Start of Supplied data
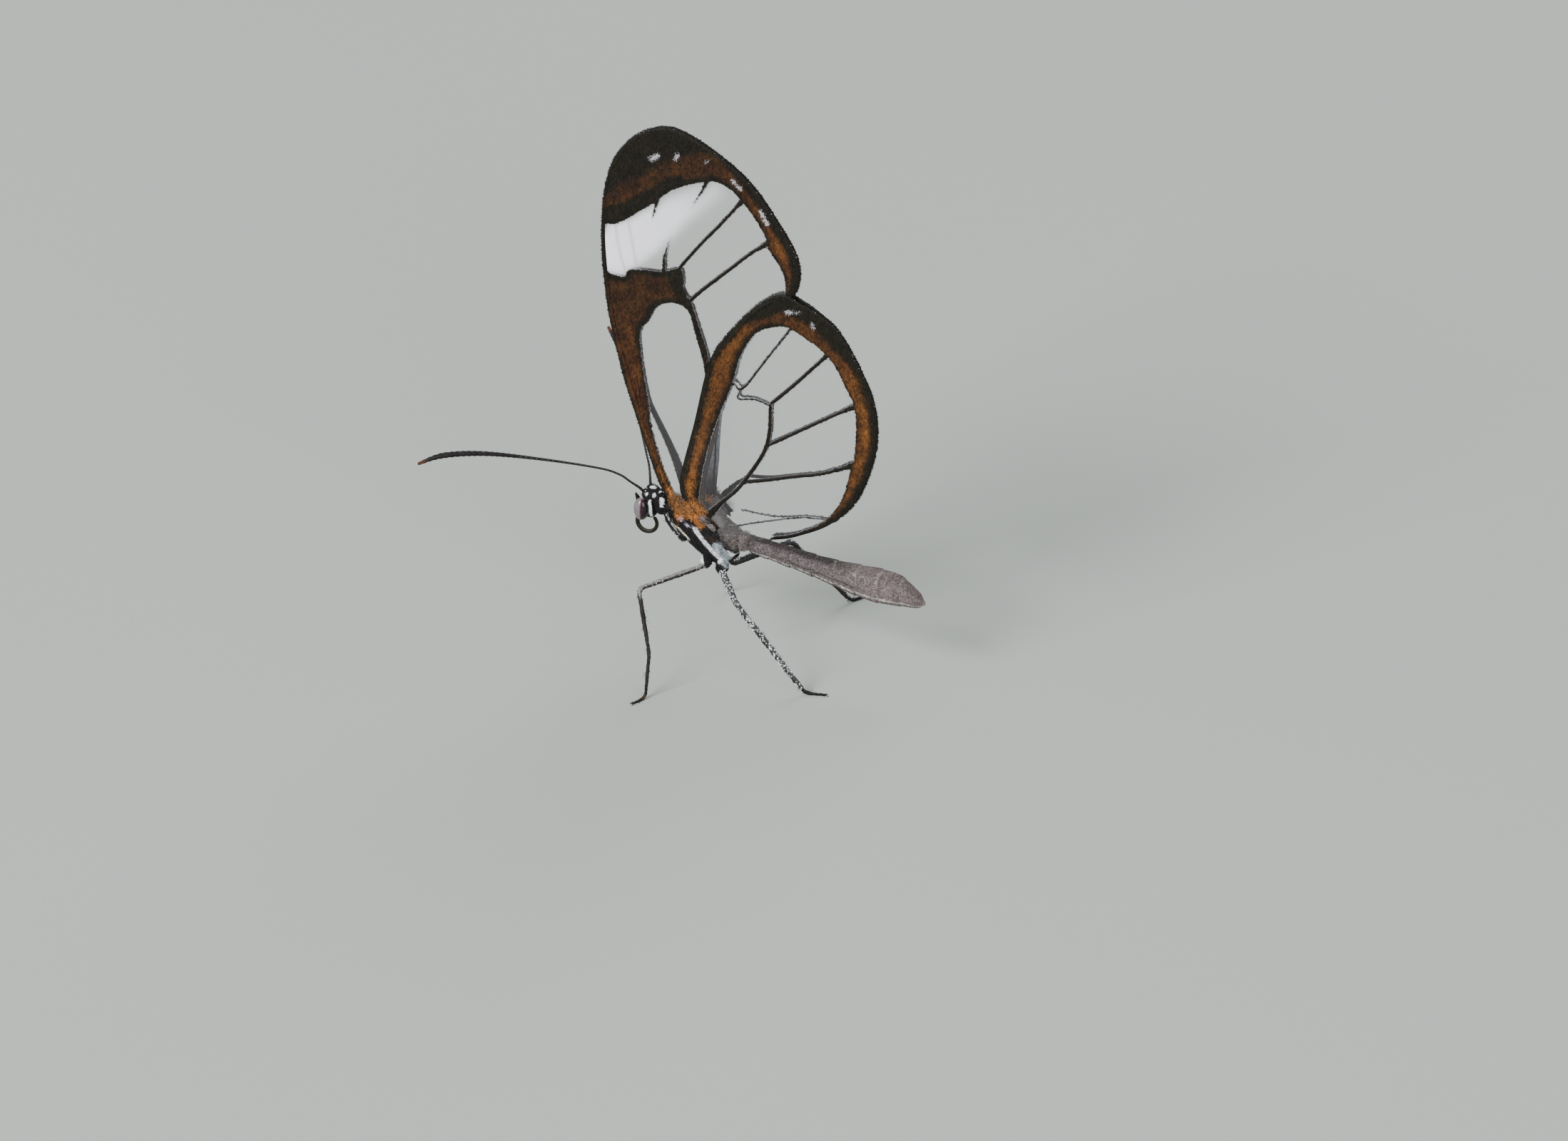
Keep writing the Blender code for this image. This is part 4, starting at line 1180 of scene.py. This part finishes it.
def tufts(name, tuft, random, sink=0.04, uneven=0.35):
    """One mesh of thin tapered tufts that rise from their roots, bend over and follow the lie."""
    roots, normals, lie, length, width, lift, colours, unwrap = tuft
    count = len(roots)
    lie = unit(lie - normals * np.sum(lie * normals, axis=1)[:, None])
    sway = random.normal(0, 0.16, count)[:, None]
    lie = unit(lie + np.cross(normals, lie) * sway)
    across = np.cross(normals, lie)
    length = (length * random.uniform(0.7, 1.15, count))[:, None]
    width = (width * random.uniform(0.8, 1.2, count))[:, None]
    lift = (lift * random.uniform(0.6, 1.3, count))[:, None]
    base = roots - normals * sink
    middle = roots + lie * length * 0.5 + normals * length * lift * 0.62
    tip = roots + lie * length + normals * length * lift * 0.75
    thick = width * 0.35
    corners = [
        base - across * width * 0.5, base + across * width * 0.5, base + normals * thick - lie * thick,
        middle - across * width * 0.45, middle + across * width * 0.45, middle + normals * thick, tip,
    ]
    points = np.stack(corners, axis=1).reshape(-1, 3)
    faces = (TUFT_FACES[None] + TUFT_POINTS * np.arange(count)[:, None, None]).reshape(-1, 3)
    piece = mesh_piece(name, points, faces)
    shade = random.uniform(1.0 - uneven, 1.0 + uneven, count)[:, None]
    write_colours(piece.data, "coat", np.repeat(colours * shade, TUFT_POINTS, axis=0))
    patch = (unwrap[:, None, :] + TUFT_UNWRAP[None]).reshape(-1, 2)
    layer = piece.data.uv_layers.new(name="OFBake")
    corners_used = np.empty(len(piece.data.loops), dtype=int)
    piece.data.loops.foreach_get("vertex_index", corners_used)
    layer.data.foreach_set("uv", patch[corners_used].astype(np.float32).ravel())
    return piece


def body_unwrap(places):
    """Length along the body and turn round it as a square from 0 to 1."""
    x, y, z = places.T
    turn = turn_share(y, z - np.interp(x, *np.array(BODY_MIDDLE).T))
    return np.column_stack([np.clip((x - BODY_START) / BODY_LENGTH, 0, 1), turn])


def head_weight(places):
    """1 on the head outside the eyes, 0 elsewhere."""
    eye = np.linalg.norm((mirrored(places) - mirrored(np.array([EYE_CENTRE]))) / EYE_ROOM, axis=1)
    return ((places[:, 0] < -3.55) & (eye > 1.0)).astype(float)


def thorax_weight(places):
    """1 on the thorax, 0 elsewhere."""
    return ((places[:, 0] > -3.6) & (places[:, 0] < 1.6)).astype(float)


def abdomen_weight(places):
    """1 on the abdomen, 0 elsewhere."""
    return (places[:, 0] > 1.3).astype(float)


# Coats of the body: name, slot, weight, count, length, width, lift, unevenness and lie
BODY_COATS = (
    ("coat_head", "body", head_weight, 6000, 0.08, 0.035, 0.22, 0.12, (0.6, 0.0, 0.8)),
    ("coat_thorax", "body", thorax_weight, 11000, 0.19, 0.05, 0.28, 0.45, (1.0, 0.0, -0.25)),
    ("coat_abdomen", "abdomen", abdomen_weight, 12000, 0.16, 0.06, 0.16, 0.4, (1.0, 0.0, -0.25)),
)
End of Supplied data
### [Work instructions]
Print the material verbatim, all of it.

### [Complete answer]
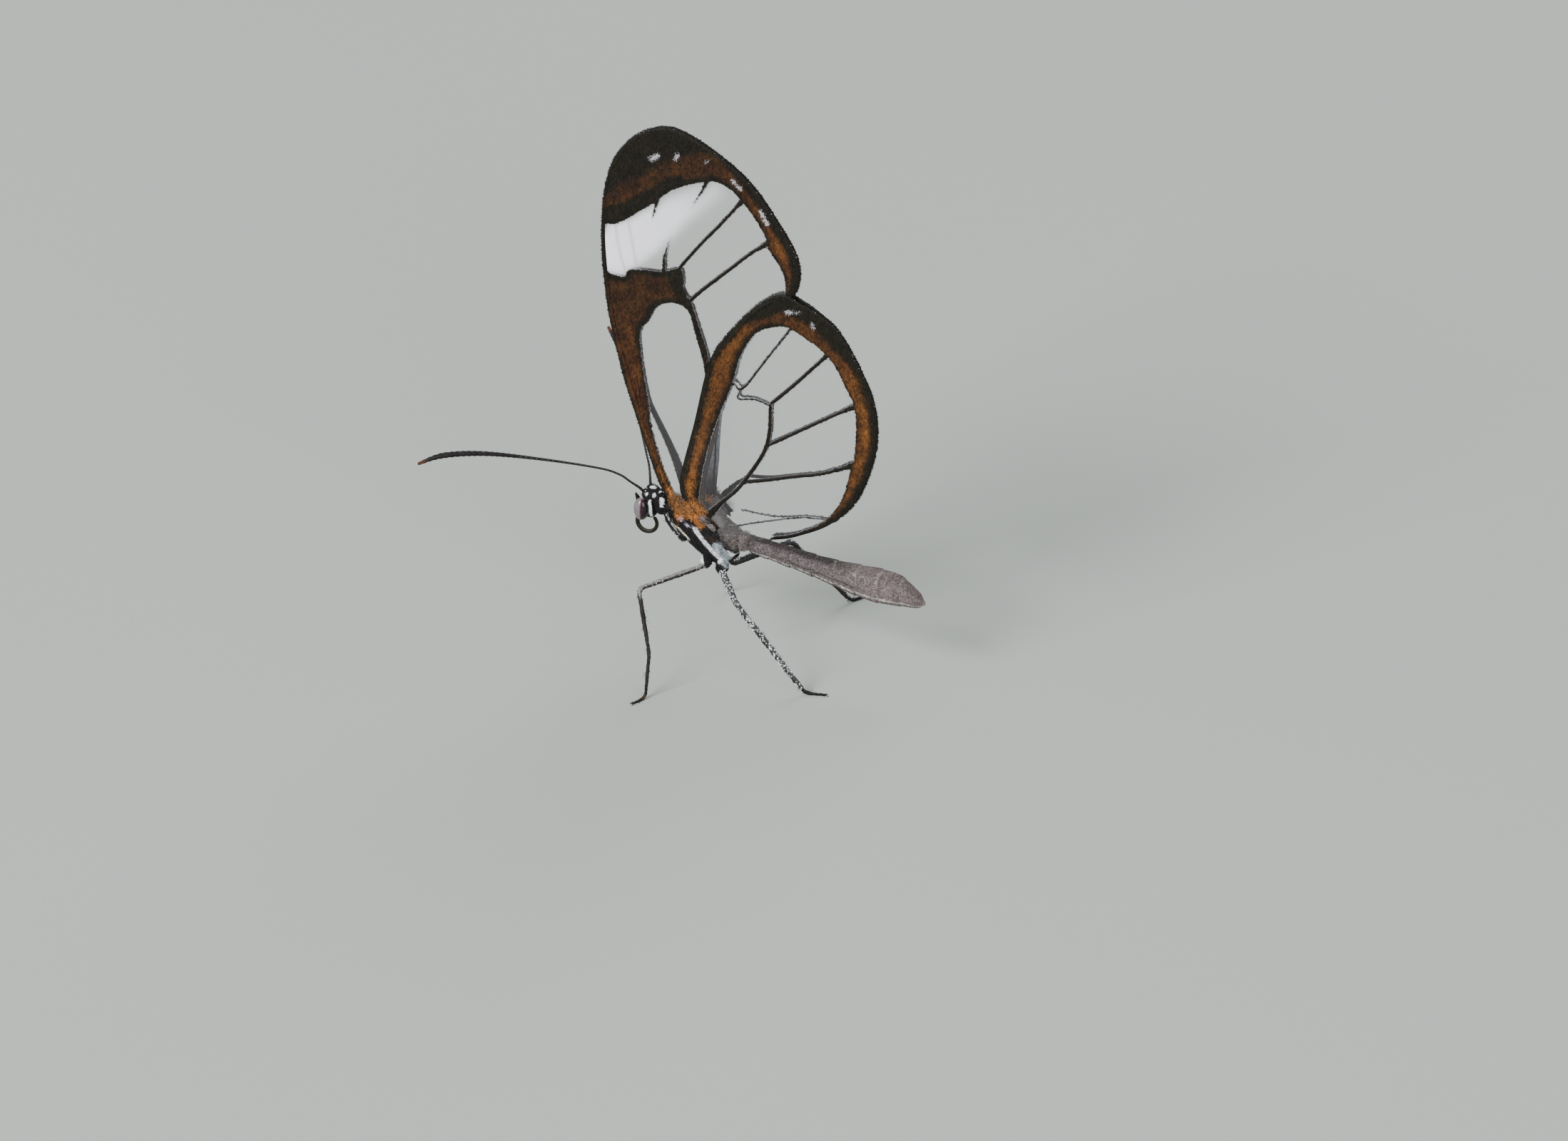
Keep writing the Blender code for this image. This is part 4, starting at line 1180 of scene.py. This part finishes it.
def tufts(name, tuft, random, sink=0.04, uneven=0.35):
    """One mesh of thin tapered tufts that rise from their roots, bend over and follow the lie."""
    roots, normals, lie, length, width, lift, colours, unwrap = tuft
    count = len(roots)
    lie = unit(lie - normals * np.sum(lie * normals, axis=1)[:, None])
    sway = random.normal(0, 0.16, count)[:, None]
    lie = unit(lie + np.cross(normals, lie) * sway)
    across = np.cross(normals, lie)
    length = (length * random.uniform(0.7, 1.15, count))[:, None]
    width = (width * random.uniform(0.8, 1.2, count))[:, None]
    lift = (lift * random.uniform(0.6, 1.3, count))[:, None]
    base = roots - normals * sink
    middle = roots + lie * length * 0.5 + normals * length * lift * 0.62
    tip = roots + lie * length + normals * length * lift * 0.75
    thick = width * 0.35
    corners = [
        base - across * width * 0.5, base + across * width * 0.5, base + normals * thick - lie * thick,
        middle - across * width * 0.45, middle + across * width * 0.45, middle + normals * thick, tip,
    ]
    points = np.stack(corners, axis=1).reshape(-1, 3)
    faces = (TUFT_FACES[None] + TUFT_POINTS * np.arange(count)[:, None, None]).reshape(-1, 3)
    piece = mesh_piece(name, points, faces)
    shade = random.uniform(1.0 - uneven, 1.0 + uneven, count)[:, None]
    write_colours(piece.data, "coat", np.repeat(colours * shade, TUFT_POINTS, axis=0))
    patch = (unwrap[:, None, :] + TUFT_UNWRAP[None]).reshape(-1, 2)
    layer = piece.data.uv_layers.new(name="OFBake")
    corners_used = np.empty(len(piece.data.loops), dtype=int)
    piece.data.loops.foreach_get("vertex_index", corners_used)
    layer.data.foreach_set("uv", patch[corners_used].astype(np.float32).ravel())
    return piece


def body_unwrap(places):
    """Length along the body and turn round it as a square from 0 to 1."""
    x, y, z = places.T
    turn = turn_share(y, z - np.interp(x, *np.array(BODY_MIDDLE).T))
    return np.column_stack([np.clip((x - BODY_START) / BODY_LENGTH, 0, 1), turn])


def head_weight(places):
    """1 on the head outside the eyes, 0 elsewhere."""
    eye = np.linalg.norm((mirrored(places) - mirrored(np.array([EYE_CENTRE]))) / EYE_ROOM, axis=1)
    return ((places[:, 0] < -3.55) & (eye > 1.0)).astype(float)


def thorax_weight(places):
    """1 on the thorax, 0 elsewhere."""
    return ((places[:, 0] > -3.6) & (places[:, 0] < 1.6)).astype(float)


def abdomen_weight(places):
    """1 on the abdomen, 0 elsewhere."""
    return (places[:, 0] > 1.3).astype(float)


# Coats of the body: name, slot, weight, count, length, width, lift, unevenness and lie
BODY_COATS = (
    ("coat_head", "body", head_weight, 6000, 0.08, 0.035, 0.22, 0.12, (0.6, 0.0, 0.8)),
    ("coat_thorax", "body", thorax_weight, 11000, 0.19, 0.05, 0.28, 0.45, (1.0, 0.0, -0.25)),
    ("coat_abdomen", "abdomen", abdomen_weight, 12000, 0.16, 0.06, 0.16, 0.4, (1.0, 0.0, -0.25)),
)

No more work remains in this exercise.